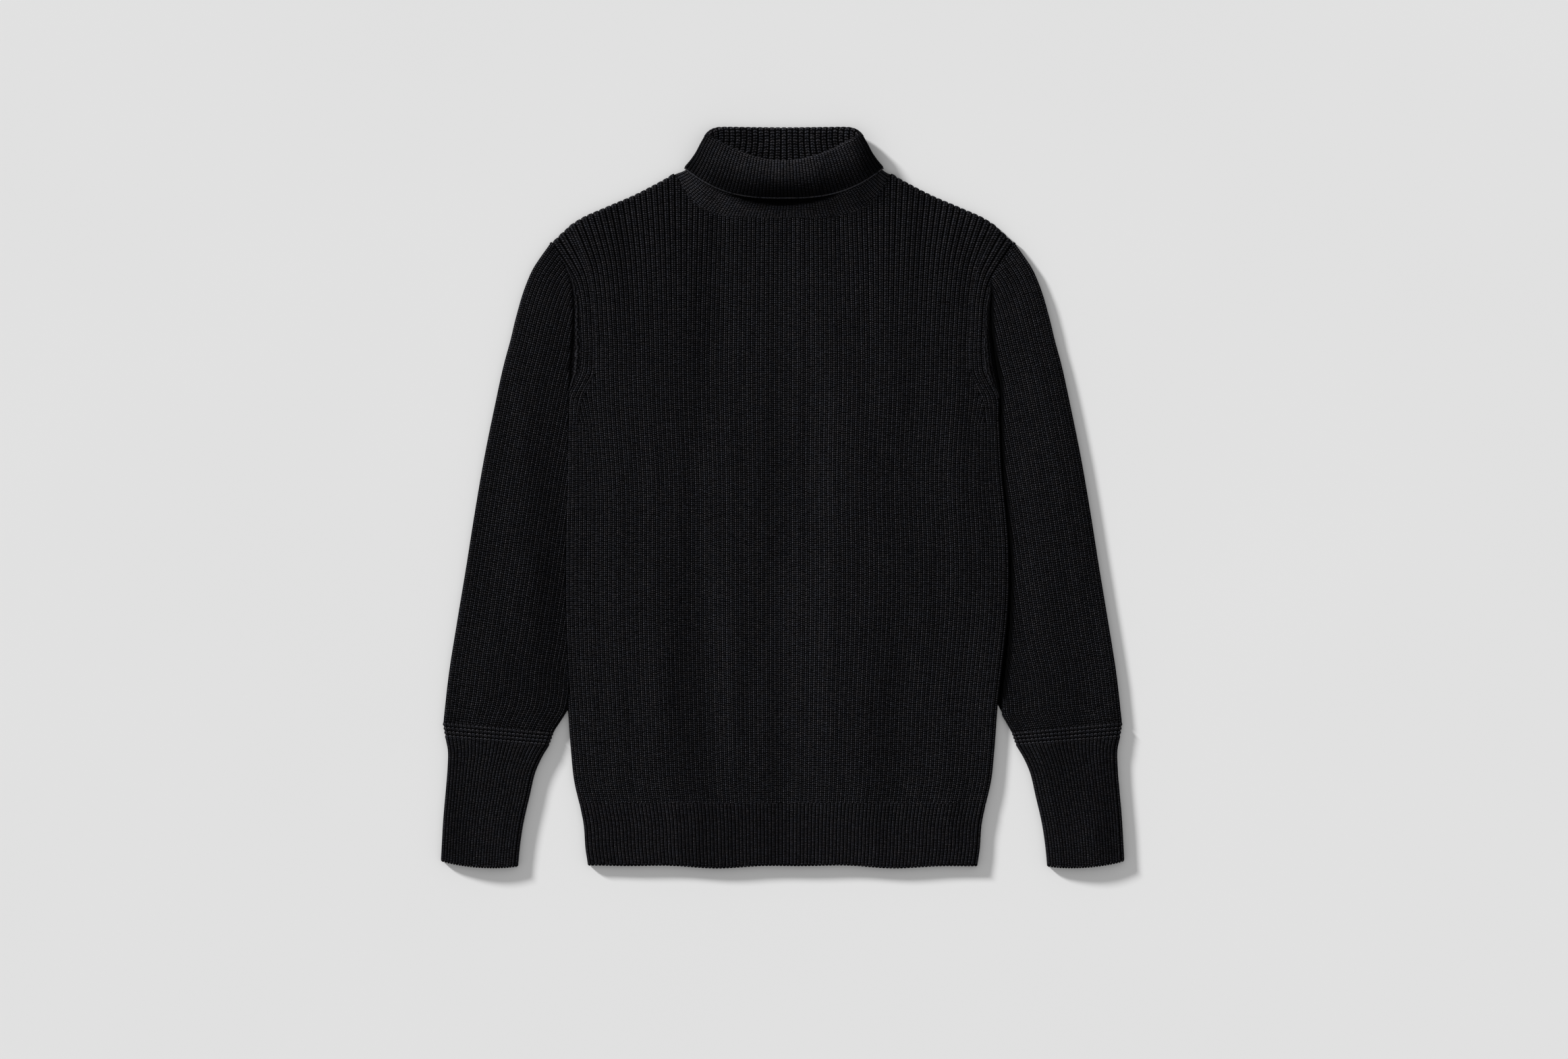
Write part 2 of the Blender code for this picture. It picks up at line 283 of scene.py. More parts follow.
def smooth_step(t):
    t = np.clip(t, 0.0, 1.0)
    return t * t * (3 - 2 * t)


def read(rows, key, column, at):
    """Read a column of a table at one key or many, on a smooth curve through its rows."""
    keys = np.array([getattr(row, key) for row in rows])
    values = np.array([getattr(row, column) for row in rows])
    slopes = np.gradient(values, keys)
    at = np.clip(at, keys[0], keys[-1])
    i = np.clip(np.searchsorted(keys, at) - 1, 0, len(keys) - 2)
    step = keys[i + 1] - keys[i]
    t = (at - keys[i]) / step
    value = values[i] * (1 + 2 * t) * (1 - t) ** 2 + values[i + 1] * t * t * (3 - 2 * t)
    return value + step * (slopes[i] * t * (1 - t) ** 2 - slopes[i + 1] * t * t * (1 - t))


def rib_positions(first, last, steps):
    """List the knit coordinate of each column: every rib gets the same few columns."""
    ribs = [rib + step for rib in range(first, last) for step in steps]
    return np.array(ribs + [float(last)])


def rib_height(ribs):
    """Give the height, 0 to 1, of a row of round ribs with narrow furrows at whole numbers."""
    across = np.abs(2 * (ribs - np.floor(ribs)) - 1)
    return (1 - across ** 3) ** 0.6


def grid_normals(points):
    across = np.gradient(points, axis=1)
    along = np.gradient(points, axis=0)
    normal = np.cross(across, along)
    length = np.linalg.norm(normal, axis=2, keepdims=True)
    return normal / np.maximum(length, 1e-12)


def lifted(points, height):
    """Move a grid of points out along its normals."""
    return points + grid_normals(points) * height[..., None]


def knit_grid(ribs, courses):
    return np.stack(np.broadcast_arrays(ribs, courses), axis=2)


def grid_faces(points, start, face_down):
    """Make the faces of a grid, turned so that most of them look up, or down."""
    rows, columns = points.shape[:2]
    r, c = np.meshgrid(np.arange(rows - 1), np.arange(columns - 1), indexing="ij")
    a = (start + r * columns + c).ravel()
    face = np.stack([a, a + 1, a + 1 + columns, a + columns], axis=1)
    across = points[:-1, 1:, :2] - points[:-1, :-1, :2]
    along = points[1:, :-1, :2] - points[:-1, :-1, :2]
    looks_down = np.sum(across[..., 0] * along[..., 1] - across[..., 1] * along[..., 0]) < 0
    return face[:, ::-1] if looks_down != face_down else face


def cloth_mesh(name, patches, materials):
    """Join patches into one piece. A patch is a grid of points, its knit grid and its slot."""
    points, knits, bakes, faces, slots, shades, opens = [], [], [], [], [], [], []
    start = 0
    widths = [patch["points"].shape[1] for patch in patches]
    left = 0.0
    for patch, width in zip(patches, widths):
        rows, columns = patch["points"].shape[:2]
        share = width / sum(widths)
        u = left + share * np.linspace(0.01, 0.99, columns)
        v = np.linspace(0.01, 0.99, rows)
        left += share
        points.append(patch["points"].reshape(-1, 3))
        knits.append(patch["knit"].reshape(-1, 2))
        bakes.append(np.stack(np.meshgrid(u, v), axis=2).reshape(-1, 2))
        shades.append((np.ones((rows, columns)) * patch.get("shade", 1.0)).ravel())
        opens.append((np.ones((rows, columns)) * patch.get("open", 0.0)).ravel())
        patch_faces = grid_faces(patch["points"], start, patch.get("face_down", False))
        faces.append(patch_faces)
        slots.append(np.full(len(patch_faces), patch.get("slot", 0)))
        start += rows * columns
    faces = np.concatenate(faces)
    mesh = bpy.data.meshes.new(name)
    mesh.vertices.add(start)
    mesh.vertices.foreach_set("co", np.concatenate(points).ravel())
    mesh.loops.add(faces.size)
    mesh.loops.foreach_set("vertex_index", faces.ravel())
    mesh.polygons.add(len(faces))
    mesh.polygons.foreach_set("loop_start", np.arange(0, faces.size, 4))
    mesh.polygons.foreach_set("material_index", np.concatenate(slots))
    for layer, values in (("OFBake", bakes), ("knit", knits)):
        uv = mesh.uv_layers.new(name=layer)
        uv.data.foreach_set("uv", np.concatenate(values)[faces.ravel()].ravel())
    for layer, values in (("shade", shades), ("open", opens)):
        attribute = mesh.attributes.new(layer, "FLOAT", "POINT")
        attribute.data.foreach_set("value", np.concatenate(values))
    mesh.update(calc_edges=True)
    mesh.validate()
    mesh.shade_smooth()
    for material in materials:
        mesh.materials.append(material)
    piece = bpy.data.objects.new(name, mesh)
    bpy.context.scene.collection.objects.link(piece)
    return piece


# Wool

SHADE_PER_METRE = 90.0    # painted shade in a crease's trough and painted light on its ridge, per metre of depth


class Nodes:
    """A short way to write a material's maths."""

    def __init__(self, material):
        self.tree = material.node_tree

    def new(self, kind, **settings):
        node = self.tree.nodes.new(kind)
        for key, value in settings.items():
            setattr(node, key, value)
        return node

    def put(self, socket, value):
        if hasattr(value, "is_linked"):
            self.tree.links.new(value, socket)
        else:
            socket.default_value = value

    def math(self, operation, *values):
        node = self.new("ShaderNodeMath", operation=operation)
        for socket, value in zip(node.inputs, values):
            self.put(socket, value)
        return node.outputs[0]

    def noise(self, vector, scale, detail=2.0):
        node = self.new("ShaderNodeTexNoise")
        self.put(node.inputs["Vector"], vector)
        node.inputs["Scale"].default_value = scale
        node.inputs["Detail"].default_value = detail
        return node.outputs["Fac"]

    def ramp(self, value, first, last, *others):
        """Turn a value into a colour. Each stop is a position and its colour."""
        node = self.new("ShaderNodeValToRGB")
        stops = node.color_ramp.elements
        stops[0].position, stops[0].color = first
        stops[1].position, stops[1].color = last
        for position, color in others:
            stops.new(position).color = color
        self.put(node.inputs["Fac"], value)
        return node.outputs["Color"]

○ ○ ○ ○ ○

THE REQUEST –
Return the material exactly as it stands.

COMPLETED EXERCISE –
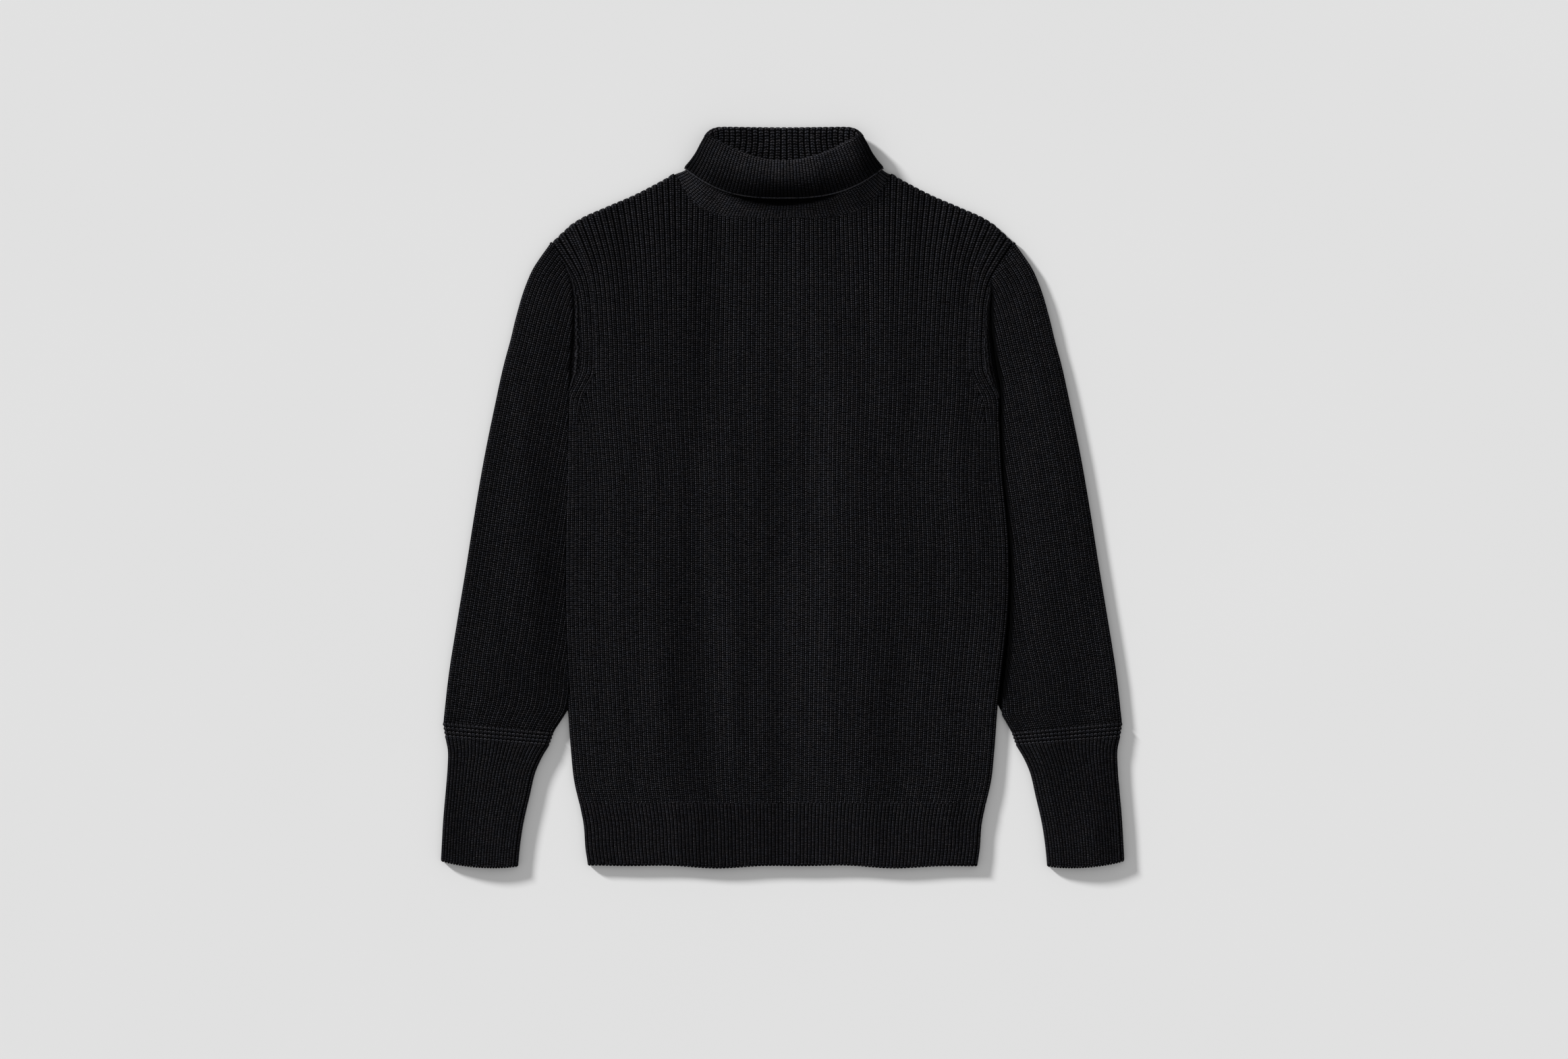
Write part 2 of the Blender code for this picture. It picks up at line 283 of scene.py. More parts follow.
def smooth_step(t):
    t = np.clip(t, 0.0, 1.0)
    return t * t * (3 - 2 * t)


def read(rows, key, column, at):
    """Read a column of a table at one key or many, on a smooth curve through its rows."""
    keys = np.array([getattr(row, key) for row in rows])
    values = np.array([getattr(row, column) for row in rows])
    slopes = np.gradient(values, keys)
    at = np.clip(at, keys[0], keys[-1])
    i = np.clip(np.searchsorted(keys, at) - 1, 0, len(keys) - 2)
    step = keys[i + 1] - keys[i]
    t = (at - keys[i]) / step
    value = values[i] * (1 + 2 * t) * (1 - t) ** 2 + values[i + 1] * t * t * (3 - 2 * t)
    return value + step * (slopes[i] * t * (1 - t) ** 2 - slopes[i + 1] * t * t * (1 - t))


def rib_positions(first, last, steps):
    """List the knit coordinate of each column: every rib gets the same few columns."""
    ribs = [rib + step for rib in range(first, last) for step in steps]
    return np.array(ribs + [float(last)])


def rib_height(ribs):
    """Give the height, 0 to 1, of a row of round ribs with narrow furrows at whole numbers."""
    across = np.abs(2 * (ribs - np.floor(ribs)) - 1)
    return (1 - across ** 3) ** 0.6


def grid_normals(points):
    across = np.gradient(points, axis=1)
    along = np.gradient(points, axis=0)
    normal = np.cross(across, along)
    length = np.linalg.norm(normal, axis=2, keepdims=True)
    return normal / np.maximum(length, 1e-12)


def lifted(points, height):
    """Move a grid of points out along its normals."""
    return points + grid_normals(points) * height[..., None]


def knit_grid(ribs, courses):
    return np.stack(np.broadcast_arrays(ribs, courses), axis=2)


def grid_faces(points, start, face_down):
    """Make the faces of a grid, turned so that most of them look up, or down."""
    rows, columns = points.shape[:2]
    r, c = np.meshgrid(np.arange(rows - 1), np.arange(columns - 1), indexing="ij")
    a = (start + r * columns + c).ravel()
    face = np.stack([a, a + 1, a + 1 + columns, a + columns], axis=1)
    across = points[:-1, 1:, :2] - points[:-1, :-1, :2]
    along = points[1:, :-1, :2] - points[:-1, :-1, :2]
    looks_down = np.sum(across[..., 0] * along[..., 1] - across[..., 1] * along[..., 0]) < 0
    return face[:, ::-1] if looks_down != face_down else face


def cloth_mesh(name, patches, materials):
    """Join patches into one piece. A patch is a grid of points, its knit grid and its slot."""
    points, knits, bakes, faces, slots, shades, opens = [], [], [], [], [], [], []
    start = 0
    widths = [patch["points"].shape[1] for patch in patches]
    left = 0.0
    for patch, width in zip(patches, widths):
        rows, columns = patch["points"].shape[:2]
        share = width / sum(widths)
        u = left + share * np.linspace(0.01, 0.99, columns)
        v = np.linspace(0.01, 0.99, rows)
        left += share
        points.append(patch["points"].reshape(-1, 3))
        knits.append(patch["knit"].reshape(-1, 2))
        bakes.append(np.stack(np.meshgrid(u, v), axis=2).reshape(-1, 2))
        shades.append((np.ones((rows, columns)) * patch.get("shade", 1.0)).ravel())
        opens.append((np.ones((rows, columns)) * patch.get("open", 0.0)).ravel())
        patch_faces = grid_faces(patch["points"], start, patch.get("face_down", False))
        faces.append(patch_faces)
        slots.append(np.full(len(patch_faces), patch.get("slot", 0)))
        start += rows * columns
    faces = np.concatenate(faces)
    mesh = bpy.data.meshes.new(name)
    mesh.vertices.add(start)
    mesh.vertices.foreach_set("co", np.concatenate(points).ravel())
    mesh.loops.add(faces.size)
    mesh.loops.foreach_set("vertex_index", faces.ravel())
    mesh.polygons.add(len(faces))
    mesh.polygons.foreach_set("loop_start", np.arange(0, faces.size, 4))
    mesh.polygons.foreach_set("material_index", np.concatenate(slots))
    for layer, values in (("OFBake", bakes), ("knit", knits)):
        uv = mesh.uv_layers.new(name=layer)
        uv.data.foreach_set("uv", np.concatenate(values)[faces.ravel()].ravel())
    for layer, values in (("shade", shades), ("open", opens)):
        attribute = mesh.attributes.new(layer, "FLOAT", "POINT")
        attribute.data.foreach_set("value", np.concatenate(values))
    mesh.update(calc_edges=True)
    mesh.validate()
    mesh.shade_smooth()
    for material in materials:
        mesh.materials.append(material)
    piece = bpy.data.objects.new(name, mesh)
    bpy.context.scene.collection.objects.link(piece)
    return piece


# Wool

SHADE_PER_METRE = 90.0    # painted shade in a crease's trough and painted light on its ridge, per metre of depth


class Nodes:
    """A short way to write a material's maths."""

    def __init__(self, material):
        self.tree = material.node_tree

    def new(self, kind, **settings):
        node = self.tree.nodes.new(kind)
        for key, value in settings.items():
            setattr(node, key, value)
        return node

    def put(self, socket, value):
        if hasattr(value, "is_linked"):
            self.tree.links.new(value, socket)
        else:
            socket.default_value = value

    def math(self, operation, *values):
        node = self.new("ShaderNodeMath", operation=operation)
        for socket, value in zip(node.inputs, values):
            self.put(socket, value)
        return node.outputs[0]

    def noise(self, vector, scale, detail=2.0):
        node = self.new("ShaderNodeTexNoise")
        self.put(node.inputs["Vector"], vector)
        node.inputs["Scale"].default_value = scale
        node.inputs["Detail"].default_value = detail
        return node.outputs["Fac"]

    def ramp(self, value, first, last, *others):
        """Turn a value into a colour. Each stop is a position and its colour."""
        node = self.new("ShaderNodeValToRGB")
        stops = node.color_ramp.elements
        stops[0].position, stops[0].color = first
        stops[1].position, stops[1].color = last
        for position, color in others:
            stops.new(position).color = color
        self.put(node.inputs["Fac"], value)
        return node.outputs["Color"]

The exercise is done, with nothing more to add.